I think that this Dan Torres mod is a good example of the different concerns that prevail when modding amps vs. designing amps.

everyone elevating the explanation to a much higher level than I could ever offer

I hear this mentioned on MEF pretty often about fully bypassed first stage for less hum. I'm sure it's really a good thing but I tried to adopt this and feel like I went on a 3 week journey of making my amp sound worse. I'm sure it can be done with good results but maybe my amp is not a good candidate, or I didnt' hone it well. Or maybe I was too far along designing the later stages of the preamp to make such a big change to the first gain stage.

In theory or reality, is it ACTUALLY possible to obtain the exact same sound by toggling coupling and bypass cap values? What I thought was "best sound" for my first gain stage was 1.5uF cathode bypass cap and .033uF coupling cap. Tube is in parallel with 1.5K cathode resistor and 75K anode resistor. switching to 47uF cathode cap and .0047uF coupling cap i could get a similar sound. In ways it was better. A little more clear and articulate. But I ended up deciding it was more worse than better. It felt too compressed and thick. The little cathode cap and big coupling cap sounded more dynamic and airy. A little less defined but a little more open and dynamic sounding. also the tone stack seemed to have less range and usability, like the sound was too defined by the first stage or something. I ended up going back to 1.5uF cathode and .033uF coupling cap. it sounded a little more loose and open and I think with big .033uF coupling caps for first two stages it gave the tone stack a lot to work with.

I don't know the math of this. I just did it by ear.

edit: I almost started a thread a few weeks ago to ask other people experience with this cap toggle between cathode and coupling caps and I was gonna call it a Chuck H mod.

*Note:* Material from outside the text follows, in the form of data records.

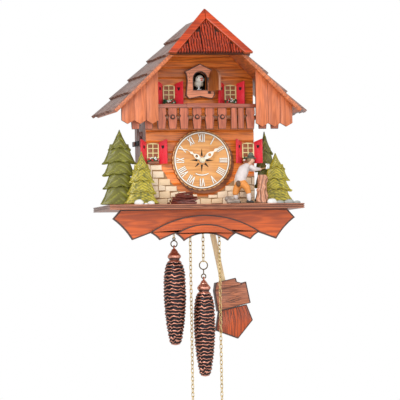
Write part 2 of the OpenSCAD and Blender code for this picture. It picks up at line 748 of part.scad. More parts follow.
module chopper_figure() {
    color("bisque") place() difference() {
        union() {
            for (s = [-1, 1]) {
                block(fig_x - 3, fig_x + 5, fig_y + 4 * s - 2.5, fig_y + 4 * s + 2.5, 0, 3);
                translate([fig_x, fig_y + 4 * s, 2]) cylinder(h = 22, r1 = 2.4, r2 = 3.6);
            }
            hull() {
                translate([fig_x - 2, fig_y, 24]) sphere(r = 6.6, $fn = 24);
                translate([shoulder[0] - 3, fig_y, shoulder[1] - 2]) sphere(r = 5.6, $fn = 24);
            }
            translate([shoulder[0] + 2.5, fig_y, shoulder[1] + 7.5]) sphere(r = 4.6);
            translate([shoulder[0] + 2.5, fig_y, shoulder[1] + 10]) cylinder(h = 1.2, r = 6.8);
            translate([shoulder[0] + 2.5, fig_y, shoulder[1] + 10]) cylinder(h = 5.5, r1 = 4.6, r2 = 3.2);
        }
        pin_y(shoulder[0], shoulder[1], fig_y + 20, fig_y - 20, shoulder_r + run_gap);
    }
}
axe = [80, 47];
module chopper_arms() {
    color("gainsboro") place() {
        pin_y(shoulder[0], shoulder[1], fig_y + 7.4, fig_y - 7.4, shoulder_r);
        for (s = [-1, 1]) difference() {
            hull() {
                translate([shoulder[0], fig_y + 7.4 * s, shoulder[1]]) sphere(r = 1.4, $fn = 16);
                translate([70, fig_y + 2.2 * s, 43]) sphere(r = 1.4, $fn = 16);
            }
            pin_y(shoulder[0], shoulder[1], fig_y + 5.4, fig_y - 5.4, 4);
        }
        translate([66, fig_y, 41.9]) rotate([0, 76, 0]) cylinder(h = 16, r = 0.9);
        block(axe[0] - 3, axe[0] + 3.4, fig_y - 1.2, fig_y + 1.2, axe[1] - 5, axe[1] + 3);
    }
}
module chopping_stump() {
    color("rosybrown") place() {
        translate([73, fig_y, 0]) cylinder(h = 36, r1 = 7.5, r2 = 5.6);
        translate([28, fig_y - 4, 3.2]) rotate([0, 90, 6]) cylinder(h = 14, r = 3.2);
        translate([30, fig_y + 5, 3.4]) rotate([0, 90, -8]) cylinder(h = 12, r = 3.2);
    }
}

// ---- movement ----
front_plate = -56.5;
rear_plate = -20.5;
motion_y = -59.4;
arbor_s = 1.2;
escape_z = pivot_z - 20;
minute_x = 12;
module gear(rp, n) {
    polygon([for (i = [0:n - 1], k = [0:3]) let (a = (i + [0, 0.25, 0.5, 0.75][k]) * 360 / n,
        r = k < 2 ? rp - 0.06 : rp - 0.8) [r * cos(a), r * sin(a)]]);
}
module movement_frame() {
    color("gold") place() {
        difference() {
            union() {
                for (y = [front_plate, rear_plate]) {
                    block(-plate_x, plate_x, y - plate_t, y, plate_z0, plate_z1);
                    for (s = [-1, 1]) block(s * (plate_x - 3) - 3, s * (plate_x - 3) + 3, y - plate_t, y, 0, plate_z0 + 1);
                }
                for (x = [-1, 1], z = [plate_z0 + 5, plate_z1 - 5])
                    pin_y(x * (plate_x - 5), z, rear_plate, front_plate, 2);
            }
            for (a = [[going_x, sprocket_z], [strike_x, sprocket_z]])
                pin_y(a[0], a[1], 0, front_plate - 5, arbor_s + run_gap);
            pin_y(0, dial_z, 0, front_plate - 5, arbor_r + run_gap);
            for (z = [escape_z, pivot_z]) pin_y(0, z, 0, front_plate - 5, arbor_s + run_gap);
            for (x = [-20, 20]) pin_y(x, 82, 0, front_plate - 5, 7);
        }
        pin_y(minute_x, dial_z, front_plate - plate_t, motion_y - 3, 0.9);
        block(-7, 7, -wall_t - 1.2, -wall_t, pivot_z - 8, pivot_z + 6);
        pin_y(0, pivot_z, -wall_t - 1.2, -15.6, arbor_s);
    }
}
module centre_arbor() {
    color("silver") place() {
        pin_y(0, dial_z, rear_plate + 2, minute_y - hand_t - 1.4, arbor_r);
        translate([0, 0, dial_z]) slab(-44, -45.4) gear(15, 60);
        pin_y(0, dial_z, front_plate - plate_t - 0.2, motion_y - 1.2, 2.94);
    }
}
module minute_wheel() {
    color("gold") place() difference() {
        translate([minute_x, 0, dial_z]) {
            slab(motion_y, motion_y - 1.2) gear(9, 36);
            slab(motion_y - 1.2, motion_y - 2.6) gear(2.36, 10);
        }
        pin_y(minute_x, dial_z, motion_y + 1, motion_y - 5, 0.9 + run_gap);
    }
}
module chain_wheel(x, y_gear, rg) {
    translate([x, 0, sprocket_z]) {
        slab(chain_y + 3.2, chain_y + 2.4) circle(r = chain_r - 1.6);
        slab(chain_y - 2.4, chain_y - 3.2) circle(r = chain_r - 1.6);
        slab(chain_y + 2.4, chain_y - 2.4) circle(r = chain_r - 3.6);
        slab(y_gear, y_gear - 1.4) gear(rg, 72);
    }
    pin_y(x, sprocket_z, rear_plate + 1.2, front_plate - plate_t - 0.6, arbor_s);
}
module going_wheel() { color("gold") place() chain_wheel(going_x, -49, 17); }
module strike_wheel() { color("gold") place() chain_wheel(strike_x, -30, 17); }
module escape_wheel() {
    n = 30;
    color("gold") place() {
        translate([0, 0, escape_z]) slab(-17.3, -18.5)
            polygon([for (i = [0:n - 1], k = [0:1]) let (a = (i + k * 0.8) * 360 / n, r = k == 0 ? 10 : 7.6)
                [r * sin(a), r * cos(a)]]);
        pin_y(0, escape_z, -17.3, front_plate - plate_t - 0.6, arbor_s);
        translate([0, 0, escape_z]) slab(-52, -54) gear(2.6, 10);
    }
}
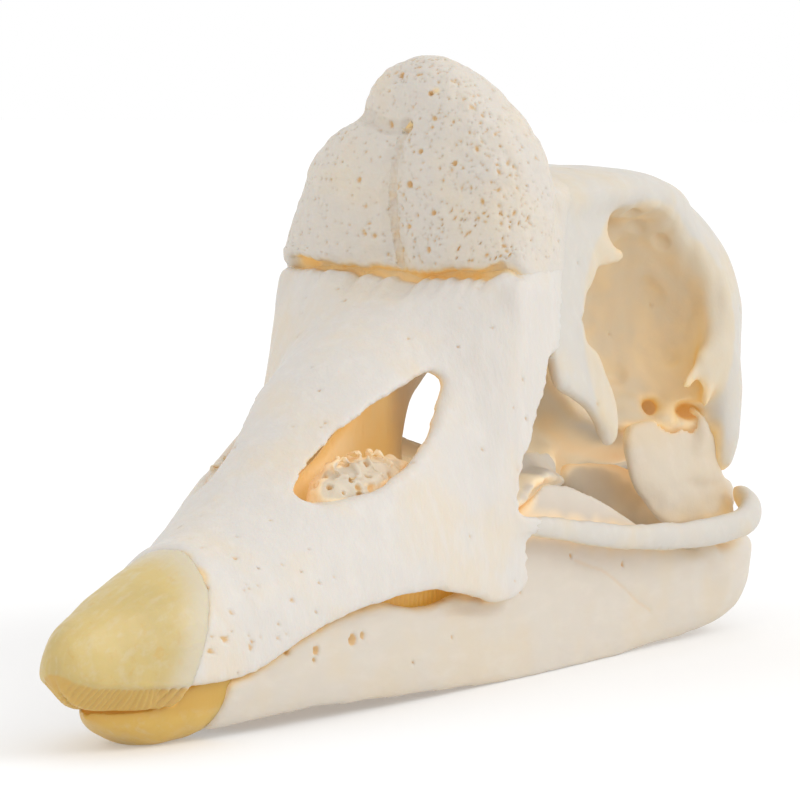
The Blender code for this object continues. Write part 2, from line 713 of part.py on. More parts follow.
def upper_nail():
    nail = loft("upper_nail", [upper_nail_ring(row) for row in catmull(UPPER_NAIL, 22)])
    boolean(nail, slanted_box("behind", *UPPER_NAIL_EDGE, UPPER_NAIL_SLANT, 1, 0), "DIFFERENCE")
    boolean(nail, core(SUTURE_GAP), "DIFFERENCE")
    lighten(nail, UPPER_NAIL_TRIANGLES)
    return nail


def lower_nail(upper):
    nail = loft("lower_nail", [spoon_ring(row) for row in catmull(LOWER_NAIL, 20)])
    give_way(nail, upper)
    boolean(nail, slanted_box("behind", *LOWER_NAIL_EDGE, LOWER_NAIL_SLANT, 1, 0), "DIFFERENCE")
    lighten(nail, LOWER_NAIL_TRIANGLES)
    stand(nail)
    return nail


def stand(bone):
    """Wears the lower edge of a bone flat where it rests on the table."""
    boolean(bone, slab("table", ((-20, 0), (140, 0), (140, -9), (-20, -9)), -30, 30), "DIFFERENCE")


def trim_tips(skull, jaw):
    """Ends the bones behind their nails and leaves the bone core that holds the upper nail."""
    boolean(skull, slanted_box("front", *UPPER_NAIL_EDGE, UPPER_NAIL_SLANT, -1, -SUTURE_GAP), "DIFFERENCE")
    boolean(skull, core(0), "UNION")
    boolean(jaw, slanted_box("front", *LOWER_NAIL_EDGE, LOWER_NAIL_SLANT, -1, -SUTURE_GAP), "DIFFERENCE")


HORN = ("upper_nail", "lower_nail")
COLOURS = {
    "cranium": ((0.78, 0.72, 0.62, 1.0), 0.62),
    "lower_jaw": ((0.76, 0.68, 0.56, 1.0), 0.6),
    "quadrate_left": ((0.77, 0.67, 0.52, 1.0), 0.6),
    "quadrate_right": ((0.77, 0.67, 0.52, 1.0), 0.6),
    "pterygoid_left": ((0.77, 0.66, 0.5, 1.0), 0.6),
    "pterygoid_right": ((0.77, 0.66, 0.5, 1.0), 0.6),
    "upper_nail": ((0.72, 0.54, 0.22, 1.0), 0.42),
    "lower_nail": ((0.66, 0.42, 0.12, 1.0), 0.4),
}


def give_material(bone):
    """Each bone gets a material of its own."""
    colour, roughness = COLOURS[bone.name]
    material = bpy.data.materials.new(bone.name)
    material.use_nodes = True
    shader = material.node_tree.nodes["Principled BSDF"]
    shader.inputs["Base Color"].default_value = colour
    shader.inputs["Roughness"].default_value = roughness
    bone.data.materials.clear()
    bone.data.materials.append(material)


def settle(bones):
    """Moves all bones so that the origin is at the bottom centre of the whole skull."""
    points = np.array([vertex.co for bone in bones for vertex in bone.data.vertices])
    low, high = points.min(axis=0), points.max(axis=0)
    shift = Matrix.Translation((-(low[0] + high[0]) / 2, -(low[1] + high[1]) / 2, -low[2]))
    for bone in bones:
        bone.data.transform(shift)
    return shift.translation


def build():
    for leftover in list(bpy.data.objects):
        bpy.data.objects.remove(leftover)
    skull = cranium()
    jaw = lower_jaw()
    give_way(jaw, skull)
    small = []
    for side, word in ((LEFT, "left"), (RIGHT, "right")):
        bone = quadrate(side)
        bone.name = f"quadrate_{word}"
        give_way(bone, skull)
        give_way(bone, jaw)
        strut = fused(f"pterygoid_{word}", [rod("strut", PTERYGOID, side)], cell=0.4, relax=2)
        give_way(strut, skull)
        give_way(strut, bone)
        lighten(bone, QUADRATE_TRIANGLES)
        lighten(strut, PTERYGOID_TRIANGLES)
        small += [bone, strut]
    lighten(skull, CRANIUM_TRIANGLES)
    lighten(jaw, JAW_TRIANGLES)
    stand(jaw)
    trim_tips(skull, jaw)
    nail = upper_nail()
    bones = [skull, jaw, nail, lower_nail(nail), *small]
    for bone in bones:
        give_material(bone)
    return settle(bones)


SHIFT = build()
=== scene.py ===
# %% [markdown]
# # The skull of a knobbed goose
# This lesson dresses the plain solids of a goose skull until they look like cleaned bone. The solids give
# the size and the place of every bone. Here each bone gets a fine skin, pores, seams and a material of its
# own.

import math
import random

import bpy
import numpy as np
from mathutils import Matrix, Vector, kdtree, noise
from mathutils.bvhtree import BVHTree


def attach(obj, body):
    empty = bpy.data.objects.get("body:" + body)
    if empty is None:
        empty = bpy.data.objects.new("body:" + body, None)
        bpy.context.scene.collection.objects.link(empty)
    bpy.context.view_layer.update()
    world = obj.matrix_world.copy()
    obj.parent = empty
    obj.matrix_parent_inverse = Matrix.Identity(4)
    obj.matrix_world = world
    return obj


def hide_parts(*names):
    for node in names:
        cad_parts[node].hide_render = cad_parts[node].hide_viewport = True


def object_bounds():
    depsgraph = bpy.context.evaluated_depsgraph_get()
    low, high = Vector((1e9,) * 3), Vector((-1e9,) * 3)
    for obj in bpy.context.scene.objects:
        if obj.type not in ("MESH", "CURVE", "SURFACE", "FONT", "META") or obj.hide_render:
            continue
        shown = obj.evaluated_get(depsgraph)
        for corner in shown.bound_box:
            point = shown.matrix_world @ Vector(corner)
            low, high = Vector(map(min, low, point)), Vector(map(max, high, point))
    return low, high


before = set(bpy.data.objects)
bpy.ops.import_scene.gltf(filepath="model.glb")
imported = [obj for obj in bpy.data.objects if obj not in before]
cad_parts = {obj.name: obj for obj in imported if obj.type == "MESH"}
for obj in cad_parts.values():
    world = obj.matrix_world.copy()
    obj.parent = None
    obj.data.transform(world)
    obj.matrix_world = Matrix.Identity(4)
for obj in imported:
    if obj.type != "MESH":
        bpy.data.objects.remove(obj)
solid_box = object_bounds()
print("plain bones:", sorted(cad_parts), solid_box)

# %% [markdown]
# ## Places on the skull
# A skull is easiest to measure from the tip of its bill. All places below are in millimetres, with y = 0
# just behind the bill tip, x = 0 in the middle plane and z = 0 on the table. The bird's left is +x. The
# solids have their origin at the bottom centre instead, so one helper turns the first kind of place into
# the second.

# %% From skull measure to the scene
MM = 0.001
TIP_TO_CENTRE = 64.12
LEFT, RIGHT = 1, -1
SIDE_WORDS = {LEFT: "left", RIGHT: "right"}


def at(x, y, z):
    """A place in skull measure, as a point of the scene in metres."""
    return Vector((x, y - TIP_TO_CENTRE, z)) * MM


def skull_measure(points):
    """Scene points in metres as an array of places in skull measure."""
    return np.asarray(points) / MM + (0.0, TIP_TO_CENTRE, 0.0)


print("bill tip at", at(0, -3, 10), "back of the head at", at(0, 131, 37))

# %% [markdown]
# ## A fine skin for each bone
# The solids are made of few large triangles. Subdivision rounds their edges, and a voxel remesh then lays
# an even net of small squares over them, which can carry pores and seams. Sculpting by hand starts the same
# way.

# %% Make a fine skin
def only(piece):
    """Selects one piece and makes it the active one."""
    bpy.ops.object.select_all(action="DESELECT")
    piece.select_set(True)
    bpy.context.view_layer.objects.active = piece


def add_modifier(piece, kind, **values):
    """Adds a modifier, sets its values and applies it at once."""
    step = piece.modifiers.new(kind.lower(), kind)
    for name, value in values.items():
        setattr(step, name, value)
    only(piece)
    bpy.ops.object.modifier_apply(modifier=step.name)


def copy_of(node, name):
    """A copy of a plain bone with its doubles merged."""
    only(bpy.data.objects[node])
    bpy.ops.object.duplicate()
    piece = bpy.context.view_layer.objects.active
    piece.name = name
    piece.data.name = name
    only(piece)
    bpy.ops.object.mode_set(mode="EDIT")
    bpy.ops.mesh.select_all(action="SELECT")
    bpy.ops.mesh.remove_doubles(threshold=0.00001)
    bpy.ops.object.mode_set(mode="OBJECT")
    piece.data.materials.clear()
    return piece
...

Maybe it works better for a cleaner amp instead of high gain. I would like to try it agian in the future even though it didn't work out this time around

Disagree (peacefully),
The HR series amps are quite specifically known to oscillate in the HF due to decoupling failure. Some of this was due to lower quality electrolytic caps, but most of the problem is in the design. An improvement in HF decoupling performance at the like phase node in the preamp would benefit the design. I'm sure of it. Further, I doubt it would be as audible a difference as any sort of "bleeder" caps placed from signal path to ground or across the plate resistor. To preserve the original tone of these amps and still achieve acceptable performance without oscillation I believe that a film cap of lower HF impedance across the like phase shared filter node would absolutely be the cheaper and least audible solution.

EDIT: I'm totally in your camp about SNR in the first gain stage (or even the second in cascaded amps). Something I've incidentally gravitated towards and only recently realized I was doing. I've never used DC filaments and, as such, have often sought to deal with any noise on the early stages. Since no significant clipping is achieved until after the second triode in most designs it only makes good sense to consider the priority for those stages to be amplification without any extra noise. Tone shaping can come after that (BF type circuits not withstanding ).

The one thing no one is discussing here is that an "undersized" cathode bias cap has a shelving response -i.e. the stage will have the "fully bypassed" max gain above a certain frequency and the gain will taper off below that frequency at a -6dB/octave slope but hit a plateau at some point (as the stage will always have a minimum unbypassed gain determined by the value of the cathode resistor and the type of tube.) On the other hand, using a coupling cap to cut bass, will just have a steady -6dB/octave slope starting at the knee frequency and continuing down to near DC.

You beat me to it! I was going to mention this while reading the posts this morning and then there you were

Creating that "shelf" isn't hard either. It's just a coupling cap followed by a resistor with a parallel smaller value cap. The trick is mating the values to get the response you want relative to the following load impedance. And, if it's an early stage in a high gainer it's a good idea to keep series resistance as low as practical. So in that case you could be trading hum for hiss.

On line calculators or spice programs make the design chore for simple circuits like this a snap.

A guy could go insane through knob-twiddling induced anxiety just by building an amp with (say) a 12-position rotary switch with a bunch of caps, plus a pot instead of a cathode resistor. Make it one for each stage. I nearly went off the rails just by installing trimpots without even bringing in cap values. Every time I played that amp I got my new favourite sound. Then the next day I'm sure pixies got in and altered everything to make it sound less-than-optimal.

Can't speak for the HiFi tweekers, but paralleling a BIG electrolytic cap with a small tantalum or ceramic cap (100:1) was PRIMARILY the byproduct of computer circuits, where the BIG cap served as a voltage "reservoir" and the small cap was the noise decoupler. Later, three (3) caps were found to work even better, with a BIG reservoir cap (100:1), a medium "ripple/switching" (10:1), and a small ceramic "transient/spike" decoupler...especially when CPU clocks moved above 1Mhz. Today, it's ALL about "tuned" traces and wavelengths between components.

All this "sharp-edge" technology is not needed in our 82Hz-7KHz guitar amps...compared to computers, our amps are literally "down" in the 'mud' spectrum by comparison.

Let's also mention "local" decoupling caps, typically I'd find at least one 0.1 uF disc across the power rail on a small computer board, up to a couple dozen peppered across a large board.